>> begin Supplied information

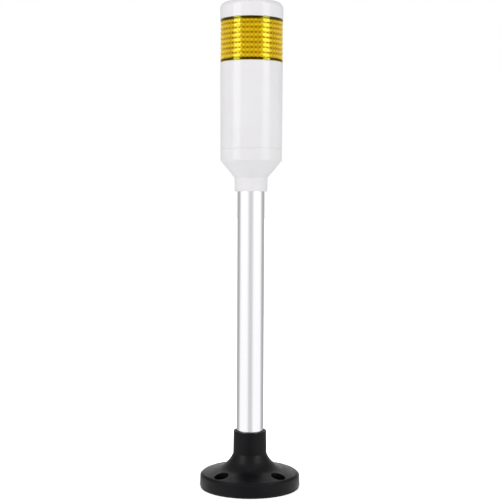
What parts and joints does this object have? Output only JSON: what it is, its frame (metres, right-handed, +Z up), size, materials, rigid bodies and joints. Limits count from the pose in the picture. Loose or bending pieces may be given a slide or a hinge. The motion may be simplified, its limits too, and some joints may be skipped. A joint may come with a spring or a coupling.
{
  "type": "stack light",
  "caption": "Single-tier stack light: ribbed amber lens and twist-off cap on a white head, carried by an aluminium tube on a round bolt-down foot.",
  "frame": {"origin": "middle of the face it stands on, on the axis of the tube", "axes": "+Z up along the tube; the front of the driver board faces -Y and the tube's screws are at the back, +Y"},
  "size_m": [0.0812, 0.0812, 0.391],
  "materials": {
    "black_foot": "satin",
    "black_rubber": "matte",
    "satin_aluminium": "satin",
    "white_housing": "gloss",
    "amber_lens": "gloss",
    "plated_screws": "satin",
    "inner_white": "satin",
    "circuit_board": "satin",
    "led_package": "satin",
    "black_component": "satin",
    "capacitor_sleeve": "gloss",
    "varistor_coat": "satin",
    "resistor_coat": "satin",
    "terminal_green": "satin",
    "gold_pins": "polished"
  },
  "bodies": {
    "stand": {"base_flange": "black_foot", "base_gasket": "black_rubber", "board_screw_1": "plated_screws", "board_screw_2": "plated_screws", "board_screw_3": "plated_screws", "body_tube": "white_housing", "bridge_rectifier": "black_component", "cap_hub": "inner_white", "collar_screw_left": "plated_screws", "collar_screw_right": "plated_screws", "driver_board": "circuit_board", "flasher_chip": "black_component", "head_plate": "inner_white", "head_plate_screw_1": "plated_screws", "head_plate_screw_2": "plated_screws", "head_plate_screw_3": "plated_screws", "hub_screw": "plated_screws", "led_base_board": "circuit_board", "led_board_1": "circuit_board", "led_board_2": "circuit_board", "led_board_3": "circuit_board", "led_board_4": "circuit_board", "led_mast": "inner_white", "led_row_1": "led_package", "led_row_2": "led_package", "led_row_3": "led_package", "led_row_4": "led_package", "lens": "amber_lens", "lens_seal": "black_rubber", "link_pins": "gold_pins", "link_socket": "black_component", "lower_housing": "white_housing", "mast_screw_1": "plated_screws", "mast_screw_2": "plated_screws", "neck_screw_left": "plated_screws", "neck_screw_right": "plated_screws", "pole_tube": "satin_aluminium", "regulator": "black_component", "resistors": "resistor_coat", "smoothing_capacitor": "capacitor_sleeve", "terminal_block": "terminal_green", "terminal_screw_1": "plated_screws", "terminal_screw_2": "plated_screws", "terminal_screw_3": "plated_screws", "terminal_screw_4": "plated_screws", "varistor": "varistor_coat", "wire_bush_foot": "black_rubber", "wire_bush_top": "black_rubber"},
    "cap": {"top_cap": "white_housing", "cap_seal": "black_rubber"}
  },
  "joints": [
    {"name": "cap_twist", "type": "hinge", "parent": "stand", "child": "cap", "pos_m": [0, 0, 0.385], "axis": [0, 0, 1], "range_deg": [0, 40]}
  ]
}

>> end Supplied information

* _Task prompt_: Copy every line of the listing that includes the string "hinge".

* _The reply_:
What parts and joints does this object have? Output only JSON: what it is, its frame (metres, right-handed, +Z up), size, materials, rigid bodies and joints. Limits count from the pose in the picture. Loose or bending pieces may be given a slide or a hinge. The motion may be simplified, its limits too, and some joints may be skipped. A joint may come with a spring or a coupling.
    {"name": "cap_twist", "type": "hinge", "parent": "stand", "child": "cap", "pos_m": [0, 0, 0.385], "axis": [0, 0, 1], "range_deg": [0, 40]}